**Instructions to follow:** From the listing below, copy only the lines from the line that contains "Continue the Blender" to the line that contains "colour), under_colour(net), net.under)", counting those two lines as part of the copy.

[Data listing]
-- start --
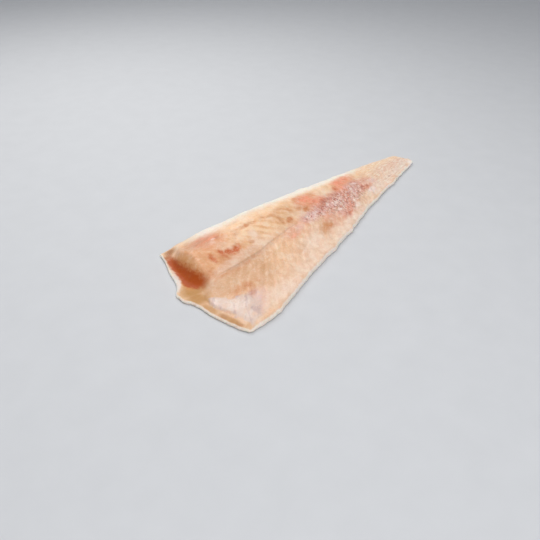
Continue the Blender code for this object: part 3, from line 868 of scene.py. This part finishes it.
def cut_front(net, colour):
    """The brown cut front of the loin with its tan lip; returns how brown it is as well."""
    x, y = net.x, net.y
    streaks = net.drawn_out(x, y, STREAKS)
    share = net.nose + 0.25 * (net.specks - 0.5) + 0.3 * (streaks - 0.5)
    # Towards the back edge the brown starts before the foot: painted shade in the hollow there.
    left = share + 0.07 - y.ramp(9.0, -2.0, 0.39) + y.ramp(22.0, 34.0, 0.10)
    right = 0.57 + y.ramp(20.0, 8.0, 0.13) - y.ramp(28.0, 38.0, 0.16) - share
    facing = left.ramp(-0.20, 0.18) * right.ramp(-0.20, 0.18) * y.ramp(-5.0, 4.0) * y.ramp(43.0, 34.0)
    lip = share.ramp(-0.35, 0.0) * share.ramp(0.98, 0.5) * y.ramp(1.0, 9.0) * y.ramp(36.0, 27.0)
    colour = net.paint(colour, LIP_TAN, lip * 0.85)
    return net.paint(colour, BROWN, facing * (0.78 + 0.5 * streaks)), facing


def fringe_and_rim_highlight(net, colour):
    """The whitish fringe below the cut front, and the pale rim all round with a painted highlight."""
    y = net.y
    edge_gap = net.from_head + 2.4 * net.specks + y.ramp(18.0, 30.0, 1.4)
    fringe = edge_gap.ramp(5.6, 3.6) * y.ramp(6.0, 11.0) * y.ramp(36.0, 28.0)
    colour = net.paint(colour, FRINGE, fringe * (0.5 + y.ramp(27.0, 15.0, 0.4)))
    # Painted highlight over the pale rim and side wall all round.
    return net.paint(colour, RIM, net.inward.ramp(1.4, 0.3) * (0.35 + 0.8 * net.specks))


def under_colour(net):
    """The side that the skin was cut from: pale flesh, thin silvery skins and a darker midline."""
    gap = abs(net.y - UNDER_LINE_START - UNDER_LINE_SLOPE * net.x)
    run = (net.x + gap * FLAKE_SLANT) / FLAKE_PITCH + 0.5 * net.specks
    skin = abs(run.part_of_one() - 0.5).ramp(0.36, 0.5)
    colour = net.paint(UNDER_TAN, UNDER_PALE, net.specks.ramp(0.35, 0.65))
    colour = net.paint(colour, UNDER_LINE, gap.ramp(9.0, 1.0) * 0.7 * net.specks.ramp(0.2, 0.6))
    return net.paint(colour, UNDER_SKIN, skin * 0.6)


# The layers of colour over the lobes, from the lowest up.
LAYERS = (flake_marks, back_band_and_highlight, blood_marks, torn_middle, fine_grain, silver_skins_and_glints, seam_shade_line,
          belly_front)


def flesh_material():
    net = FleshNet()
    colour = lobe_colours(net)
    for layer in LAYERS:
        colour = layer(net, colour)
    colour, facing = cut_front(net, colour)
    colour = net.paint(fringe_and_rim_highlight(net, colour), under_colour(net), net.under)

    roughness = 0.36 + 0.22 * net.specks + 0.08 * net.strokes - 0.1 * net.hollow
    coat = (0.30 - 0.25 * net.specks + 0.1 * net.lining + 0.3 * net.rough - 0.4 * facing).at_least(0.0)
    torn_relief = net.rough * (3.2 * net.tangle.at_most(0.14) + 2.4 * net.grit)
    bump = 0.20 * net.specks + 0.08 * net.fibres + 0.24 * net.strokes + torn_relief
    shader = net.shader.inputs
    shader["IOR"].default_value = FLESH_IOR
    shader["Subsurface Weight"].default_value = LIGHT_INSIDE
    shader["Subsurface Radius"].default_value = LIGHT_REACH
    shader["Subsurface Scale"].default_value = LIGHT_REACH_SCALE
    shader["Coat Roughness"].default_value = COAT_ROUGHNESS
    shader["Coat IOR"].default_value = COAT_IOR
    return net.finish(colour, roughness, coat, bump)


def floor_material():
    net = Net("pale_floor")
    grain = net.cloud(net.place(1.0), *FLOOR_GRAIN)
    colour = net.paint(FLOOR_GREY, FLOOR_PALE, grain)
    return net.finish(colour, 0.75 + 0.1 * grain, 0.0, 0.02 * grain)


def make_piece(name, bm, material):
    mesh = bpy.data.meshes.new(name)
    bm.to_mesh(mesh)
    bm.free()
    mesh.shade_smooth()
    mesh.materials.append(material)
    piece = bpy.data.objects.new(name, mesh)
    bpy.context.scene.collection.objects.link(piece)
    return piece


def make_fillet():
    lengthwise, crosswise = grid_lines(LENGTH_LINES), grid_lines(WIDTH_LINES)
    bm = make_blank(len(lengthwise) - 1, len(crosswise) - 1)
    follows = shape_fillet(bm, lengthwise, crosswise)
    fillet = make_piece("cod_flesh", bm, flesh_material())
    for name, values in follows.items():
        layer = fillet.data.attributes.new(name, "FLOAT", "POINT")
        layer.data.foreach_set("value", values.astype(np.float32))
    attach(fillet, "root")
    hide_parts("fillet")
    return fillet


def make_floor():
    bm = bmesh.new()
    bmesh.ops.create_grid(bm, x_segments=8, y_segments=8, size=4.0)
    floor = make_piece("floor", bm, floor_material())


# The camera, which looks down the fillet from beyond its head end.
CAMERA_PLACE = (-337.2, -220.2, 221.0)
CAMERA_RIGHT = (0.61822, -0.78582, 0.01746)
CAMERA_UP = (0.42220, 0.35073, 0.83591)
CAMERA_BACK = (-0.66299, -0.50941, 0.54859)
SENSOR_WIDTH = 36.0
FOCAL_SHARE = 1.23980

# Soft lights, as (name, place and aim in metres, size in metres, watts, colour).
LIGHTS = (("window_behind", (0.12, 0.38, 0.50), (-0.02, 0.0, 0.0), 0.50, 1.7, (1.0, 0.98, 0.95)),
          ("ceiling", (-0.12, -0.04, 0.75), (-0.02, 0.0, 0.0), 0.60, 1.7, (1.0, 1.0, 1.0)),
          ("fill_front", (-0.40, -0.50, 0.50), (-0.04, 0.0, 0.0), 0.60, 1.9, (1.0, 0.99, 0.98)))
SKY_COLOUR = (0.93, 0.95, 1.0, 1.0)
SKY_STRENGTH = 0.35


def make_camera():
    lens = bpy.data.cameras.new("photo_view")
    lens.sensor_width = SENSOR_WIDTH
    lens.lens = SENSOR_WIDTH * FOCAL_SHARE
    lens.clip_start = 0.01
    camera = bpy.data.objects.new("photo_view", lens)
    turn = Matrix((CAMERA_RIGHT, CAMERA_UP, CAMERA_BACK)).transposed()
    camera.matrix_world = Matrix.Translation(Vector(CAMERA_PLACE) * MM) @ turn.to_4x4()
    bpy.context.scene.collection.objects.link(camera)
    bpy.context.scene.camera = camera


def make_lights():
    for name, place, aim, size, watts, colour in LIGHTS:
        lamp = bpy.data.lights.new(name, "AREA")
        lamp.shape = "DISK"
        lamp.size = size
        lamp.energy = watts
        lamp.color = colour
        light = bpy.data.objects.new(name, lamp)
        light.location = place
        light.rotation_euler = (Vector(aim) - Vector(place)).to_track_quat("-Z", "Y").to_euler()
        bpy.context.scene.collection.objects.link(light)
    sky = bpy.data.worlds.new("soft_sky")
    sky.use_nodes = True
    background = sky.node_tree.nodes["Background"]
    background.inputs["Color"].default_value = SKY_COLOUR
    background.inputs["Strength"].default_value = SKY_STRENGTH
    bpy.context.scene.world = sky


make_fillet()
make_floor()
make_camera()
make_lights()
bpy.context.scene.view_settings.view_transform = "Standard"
-- end --
-- start --
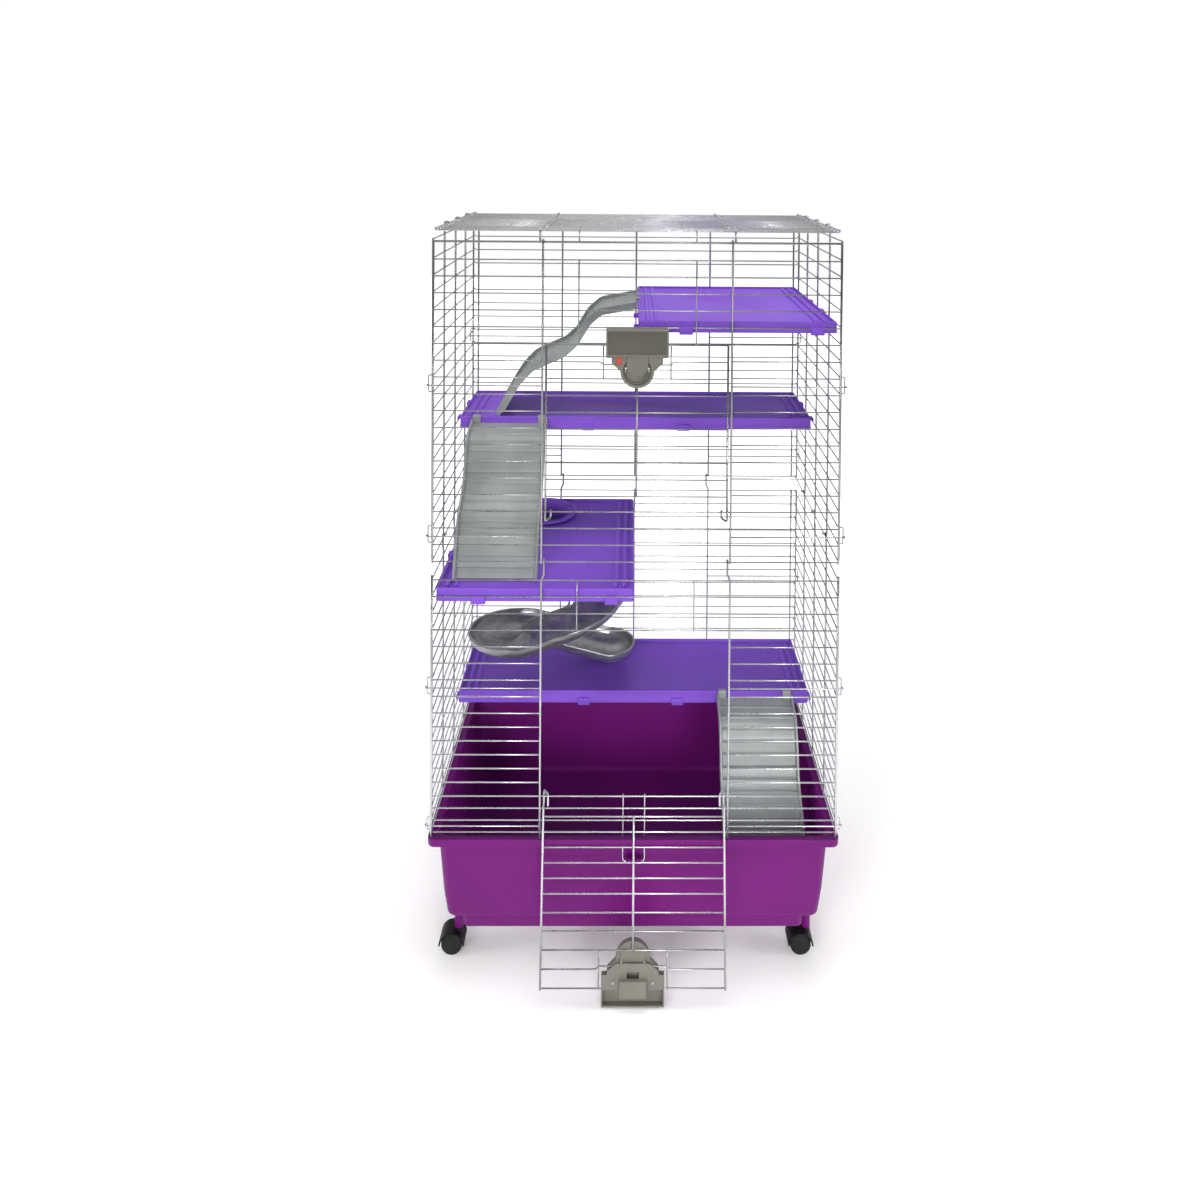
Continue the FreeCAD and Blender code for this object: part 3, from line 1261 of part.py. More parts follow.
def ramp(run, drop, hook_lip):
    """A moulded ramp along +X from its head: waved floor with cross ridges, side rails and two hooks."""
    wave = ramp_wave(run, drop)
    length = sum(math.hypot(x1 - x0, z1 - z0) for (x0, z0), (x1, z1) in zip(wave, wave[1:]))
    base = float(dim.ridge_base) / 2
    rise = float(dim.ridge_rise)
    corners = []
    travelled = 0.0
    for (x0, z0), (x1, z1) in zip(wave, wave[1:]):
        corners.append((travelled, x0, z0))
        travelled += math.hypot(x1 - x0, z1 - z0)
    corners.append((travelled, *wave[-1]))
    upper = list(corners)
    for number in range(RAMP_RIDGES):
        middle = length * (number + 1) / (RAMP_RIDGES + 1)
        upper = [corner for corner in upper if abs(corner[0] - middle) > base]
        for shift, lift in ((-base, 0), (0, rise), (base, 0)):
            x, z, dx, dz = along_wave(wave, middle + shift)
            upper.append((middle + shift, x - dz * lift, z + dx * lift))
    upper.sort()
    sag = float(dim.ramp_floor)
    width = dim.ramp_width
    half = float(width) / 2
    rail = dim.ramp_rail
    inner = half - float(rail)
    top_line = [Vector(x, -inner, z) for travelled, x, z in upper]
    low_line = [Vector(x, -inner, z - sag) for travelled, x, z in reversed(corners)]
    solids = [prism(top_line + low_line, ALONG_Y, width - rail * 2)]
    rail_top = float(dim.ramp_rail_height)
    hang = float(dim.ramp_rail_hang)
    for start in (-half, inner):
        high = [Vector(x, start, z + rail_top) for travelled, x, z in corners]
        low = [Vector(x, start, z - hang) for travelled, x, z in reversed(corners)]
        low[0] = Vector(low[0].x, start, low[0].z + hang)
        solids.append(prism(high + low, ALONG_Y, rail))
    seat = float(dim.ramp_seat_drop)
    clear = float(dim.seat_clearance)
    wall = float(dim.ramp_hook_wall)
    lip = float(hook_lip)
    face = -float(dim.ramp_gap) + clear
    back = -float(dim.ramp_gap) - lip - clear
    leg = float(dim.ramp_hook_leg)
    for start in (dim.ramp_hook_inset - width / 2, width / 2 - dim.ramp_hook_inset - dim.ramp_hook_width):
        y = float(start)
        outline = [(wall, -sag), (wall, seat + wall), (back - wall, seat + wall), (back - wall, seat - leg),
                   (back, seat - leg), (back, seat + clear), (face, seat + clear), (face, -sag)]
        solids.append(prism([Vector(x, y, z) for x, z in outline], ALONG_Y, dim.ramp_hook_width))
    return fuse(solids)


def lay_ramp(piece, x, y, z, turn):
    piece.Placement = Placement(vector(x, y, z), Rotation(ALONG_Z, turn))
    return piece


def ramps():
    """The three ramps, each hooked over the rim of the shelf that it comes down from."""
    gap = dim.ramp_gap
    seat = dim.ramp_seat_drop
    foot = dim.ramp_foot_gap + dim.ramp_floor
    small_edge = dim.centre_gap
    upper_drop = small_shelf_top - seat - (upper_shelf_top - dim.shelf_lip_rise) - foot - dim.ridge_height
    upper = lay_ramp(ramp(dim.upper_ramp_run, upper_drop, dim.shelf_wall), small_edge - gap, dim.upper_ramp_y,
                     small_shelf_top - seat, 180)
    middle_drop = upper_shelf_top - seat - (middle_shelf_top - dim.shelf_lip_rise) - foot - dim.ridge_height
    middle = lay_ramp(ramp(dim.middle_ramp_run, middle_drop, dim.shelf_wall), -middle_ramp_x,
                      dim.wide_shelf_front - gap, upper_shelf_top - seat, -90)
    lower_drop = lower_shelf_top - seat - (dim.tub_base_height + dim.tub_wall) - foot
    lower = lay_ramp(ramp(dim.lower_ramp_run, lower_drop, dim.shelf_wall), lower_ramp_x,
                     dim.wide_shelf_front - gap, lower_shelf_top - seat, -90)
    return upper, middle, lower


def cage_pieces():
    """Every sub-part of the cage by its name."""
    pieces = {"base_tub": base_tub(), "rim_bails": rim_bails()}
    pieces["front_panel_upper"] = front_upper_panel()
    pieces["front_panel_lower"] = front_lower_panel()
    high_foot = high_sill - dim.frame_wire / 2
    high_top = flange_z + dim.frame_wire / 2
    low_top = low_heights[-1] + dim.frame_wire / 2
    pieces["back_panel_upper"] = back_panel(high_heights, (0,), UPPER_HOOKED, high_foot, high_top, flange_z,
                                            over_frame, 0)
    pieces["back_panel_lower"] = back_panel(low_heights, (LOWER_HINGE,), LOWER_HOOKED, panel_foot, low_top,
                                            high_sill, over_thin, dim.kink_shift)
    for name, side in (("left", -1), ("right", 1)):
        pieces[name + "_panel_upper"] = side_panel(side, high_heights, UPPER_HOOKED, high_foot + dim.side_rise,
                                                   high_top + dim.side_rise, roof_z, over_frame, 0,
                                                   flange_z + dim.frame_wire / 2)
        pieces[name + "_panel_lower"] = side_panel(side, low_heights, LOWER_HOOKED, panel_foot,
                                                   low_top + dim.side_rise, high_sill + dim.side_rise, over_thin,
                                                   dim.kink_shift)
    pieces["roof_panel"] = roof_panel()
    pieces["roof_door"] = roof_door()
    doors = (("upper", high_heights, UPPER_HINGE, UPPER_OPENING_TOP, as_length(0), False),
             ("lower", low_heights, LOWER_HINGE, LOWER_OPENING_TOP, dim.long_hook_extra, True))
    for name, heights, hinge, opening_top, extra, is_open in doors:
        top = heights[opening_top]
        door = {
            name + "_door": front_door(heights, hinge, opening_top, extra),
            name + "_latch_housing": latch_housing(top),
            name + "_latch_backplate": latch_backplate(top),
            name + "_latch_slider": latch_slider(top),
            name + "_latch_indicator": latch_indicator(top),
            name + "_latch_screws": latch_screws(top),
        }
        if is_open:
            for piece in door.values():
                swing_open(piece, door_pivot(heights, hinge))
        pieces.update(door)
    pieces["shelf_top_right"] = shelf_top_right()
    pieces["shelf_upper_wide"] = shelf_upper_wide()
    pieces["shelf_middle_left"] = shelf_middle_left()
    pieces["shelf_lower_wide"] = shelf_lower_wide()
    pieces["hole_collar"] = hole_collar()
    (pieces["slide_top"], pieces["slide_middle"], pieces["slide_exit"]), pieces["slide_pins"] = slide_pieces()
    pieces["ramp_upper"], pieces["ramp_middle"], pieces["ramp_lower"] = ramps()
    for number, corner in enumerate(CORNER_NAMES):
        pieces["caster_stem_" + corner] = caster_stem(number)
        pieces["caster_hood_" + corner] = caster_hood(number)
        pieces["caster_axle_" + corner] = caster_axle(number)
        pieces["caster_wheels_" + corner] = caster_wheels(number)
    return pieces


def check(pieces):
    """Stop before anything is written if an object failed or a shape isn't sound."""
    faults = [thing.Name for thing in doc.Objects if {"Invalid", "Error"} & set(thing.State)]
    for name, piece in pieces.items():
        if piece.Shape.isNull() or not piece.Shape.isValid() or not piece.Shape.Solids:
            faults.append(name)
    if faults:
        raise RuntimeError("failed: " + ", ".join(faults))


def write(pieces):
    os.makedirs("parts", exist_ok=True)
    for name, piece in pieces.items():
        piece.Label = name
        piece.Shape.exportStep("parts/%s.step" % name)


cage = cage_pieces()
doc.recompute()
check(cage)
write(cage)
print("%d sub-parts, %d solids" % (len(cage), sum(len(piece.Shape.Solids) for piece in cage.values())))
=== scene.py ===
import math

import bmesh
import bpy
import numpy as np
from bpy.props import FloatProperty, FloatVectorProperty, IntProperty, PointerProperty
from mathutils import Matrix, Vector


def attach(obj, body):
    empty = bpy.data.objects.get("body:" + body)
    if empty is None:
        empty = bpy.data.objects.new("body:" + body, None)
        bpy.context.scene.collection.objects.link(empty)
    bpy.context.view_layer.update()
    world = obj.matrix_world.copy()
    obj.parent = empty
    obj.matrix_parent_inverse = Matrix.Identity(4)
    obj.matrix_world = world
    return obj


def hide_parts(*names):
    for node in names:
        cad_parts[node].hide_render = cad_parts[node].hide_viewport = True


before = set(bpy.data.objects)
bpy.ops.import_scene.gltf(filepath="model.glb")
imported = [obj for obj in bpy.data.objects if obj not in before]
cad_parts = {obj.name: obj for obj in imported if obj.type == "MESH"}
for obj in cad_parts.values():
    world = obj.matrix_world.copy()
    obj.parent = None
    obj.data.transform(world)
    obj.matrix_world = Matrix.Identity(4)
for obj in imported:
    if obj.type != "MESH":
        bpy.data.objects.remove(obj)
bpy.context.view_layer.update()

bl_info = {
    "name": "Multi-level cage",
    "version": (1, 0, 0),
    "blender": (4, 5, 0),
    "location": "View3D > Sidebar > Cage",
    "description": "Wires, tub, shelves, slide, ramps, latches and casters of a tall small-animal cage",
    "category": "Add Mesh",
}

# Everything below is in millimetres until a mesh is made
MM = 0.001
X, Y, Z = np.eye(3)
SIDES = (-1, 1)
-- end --
-- start --
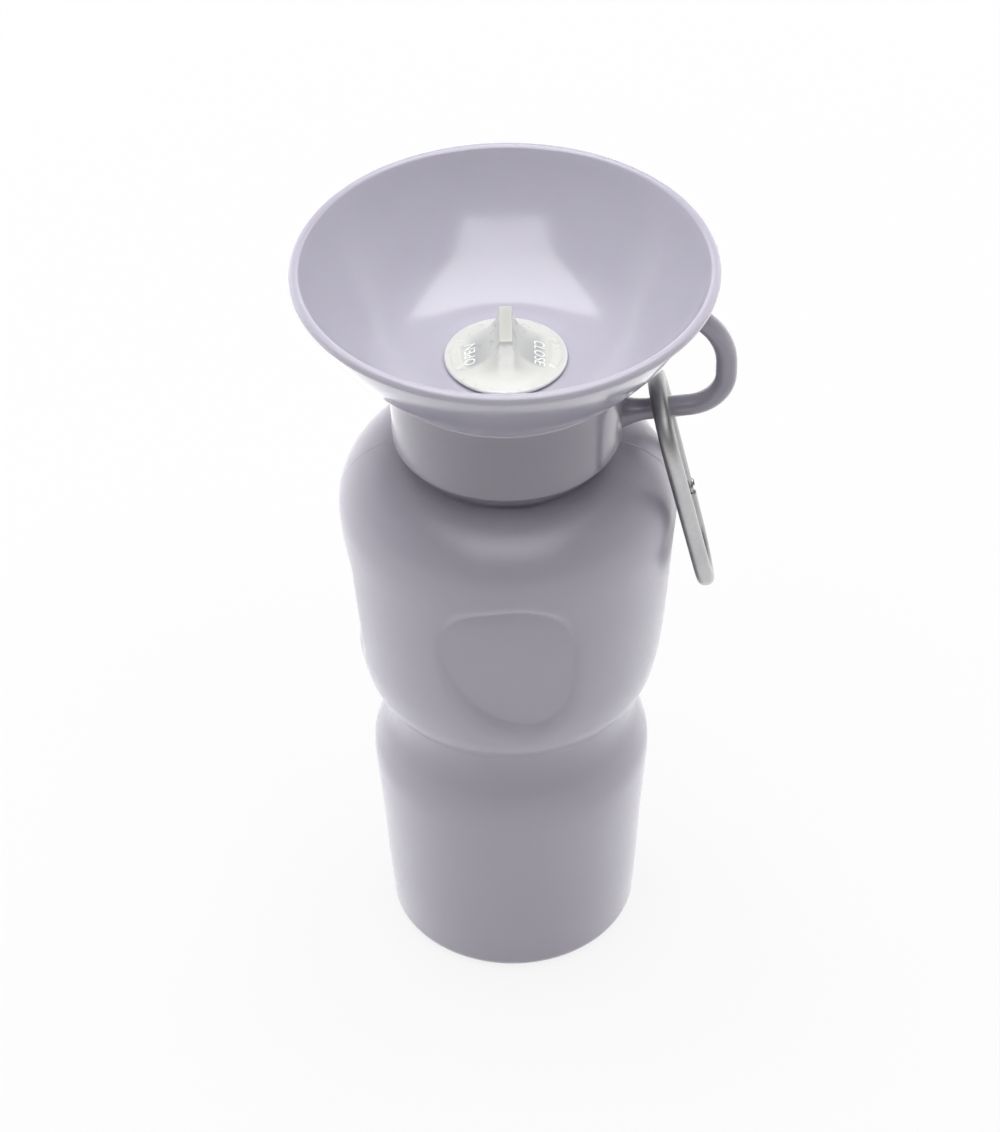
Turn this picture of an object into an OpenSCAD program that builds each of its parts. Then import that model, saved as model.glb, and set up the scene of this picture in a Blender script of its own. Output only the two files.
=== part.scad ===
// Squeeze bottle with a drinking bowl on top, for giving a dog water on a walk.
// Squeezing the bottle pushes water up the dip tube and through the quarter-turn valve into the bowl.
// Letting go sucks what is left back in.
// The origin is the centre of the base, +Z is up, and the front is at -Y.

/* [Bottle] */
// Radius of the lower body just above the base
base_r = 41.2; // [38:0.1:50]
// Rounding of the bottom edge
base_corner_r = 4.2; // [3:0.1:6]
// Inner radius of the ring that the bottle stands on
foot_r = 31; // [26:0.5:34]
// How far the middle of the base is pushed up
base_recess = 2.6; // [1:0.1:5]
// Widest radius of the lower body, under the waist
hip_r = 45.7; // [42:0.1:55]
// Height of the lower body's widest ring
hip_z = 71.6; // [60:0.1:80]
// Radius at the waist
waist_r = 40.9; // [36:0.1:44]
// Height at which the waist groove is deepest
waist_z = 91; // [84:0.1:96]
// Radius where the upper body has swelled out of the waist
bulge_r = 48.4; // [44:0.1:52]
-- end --
**The answer:**
Continue the Blender code for this object: part 3, from line 868 of scene.py. This part finishes it.
def cut_front(net, colour):
    """The brown cut front of the loin with its tan lip; returns how brown it is as well."""
    x, y = net.x, net.y
    streaks = net.drawn_out(x, y, STREAKS)
    share = net.nose + 0.25 * (net.specks - 0.5) + 0.3 * (streaks - 0.5)
    # Towards the back edge the brown starts before the foot: painted shade in the hollow there.
    left = share + 0.07 - y.ramp(9.0, -2.0, 0.39) + y.ramp(22.0, 34.0, 0.10)
    right = 0.57 + y.ramp(20.0, 8.0, 0.13) - y.ramp(28.0, 38.0, 0.16) - share
    facing = left.ramp(-0.20, 0.18) * right.ramp(-0.20, 0.18) * y.ramp(-5.0, 4.0) * y.ramp(43.0, 34.0)
    lip = share.ramp(-0.35, 0.0) * share.ramp(0.98, 0.5) * y.ramp(1.0, 9.0) * y.ramp(36.0, 27.0)
    colour = net.paint(colour, LIP_TAN, lip * 0.85)
    return net.paint(colour, BROWN, facing * (0.78 + 0.5 * streaks)), facing


def fringe_and_rim_highlight(net, colour):
    """The whitish fringe below the cut front, and the pale rim all round with a painted highlight."""
    y = net.y
    edge_gap = net.from_head + 2.4 * net.specks + y.ramp(18.0, 30.0, 1.4)
    fringe = edge_gap.ramp(5.6, 3.6) * y.ramp(6.0, 11.0) * y.ramp(36.0, 28.0)
    colour = net.paint(colour, FRINGE, fringe * (0.5 + y.ramp(27.0, 15.0, 0.4)))
    # Painted highlight over the pale rim and side wall all round.
    return net.paint(colour, RIM, net.inward.ramp(1.4, 0.3) * (0.35 + 0.8 * net.specks))


def under_colour(net):
    """The side that the skin was cut from: pale flesh, thin silvery skins and a darker midline."""
    gap = abs(net.y - UNDER_LINE_START - UNDER_LINE_SLOPE * net.x)
    run = (net.x + gap * FLAKE_SLANT) / FLAKE_PITCH + 0.5 * net.specks
    skin = abs(run.part_of_one() - 0.5).ramp(0.36, 0.5)
    colour = net.paint(UNDER_TAN, UNDER_PALE, net.specks.ramp(0.35, 0.65))
    colour = net.paint(colour, UNDER_LINE, gap.ramp(9.0, 1.0) * 0.7 * net.specks.ramp(0.2, 0.6))
    return net.paint(colour, UNDER_SKIN, skin * 0.6)


# The layers of colour over the lobes, from the lowest up.
LAYERS = (flake_marks, back_band_and_highlight, blood_marks, torn_middle, fine_grain, silver_skins_and_glints, seam_shade_line,
          belly_front)


def flesh_material():
    net = FleshNet()
    colour = lobe_colours(net)
    for layer in LAYERS:
        colour = layer(net, colour)
    colour, facing = cut_front(net, colour)
    colour = net.paint(fringe_and_rim_highlight(net, colour), under_colour(net), net.under)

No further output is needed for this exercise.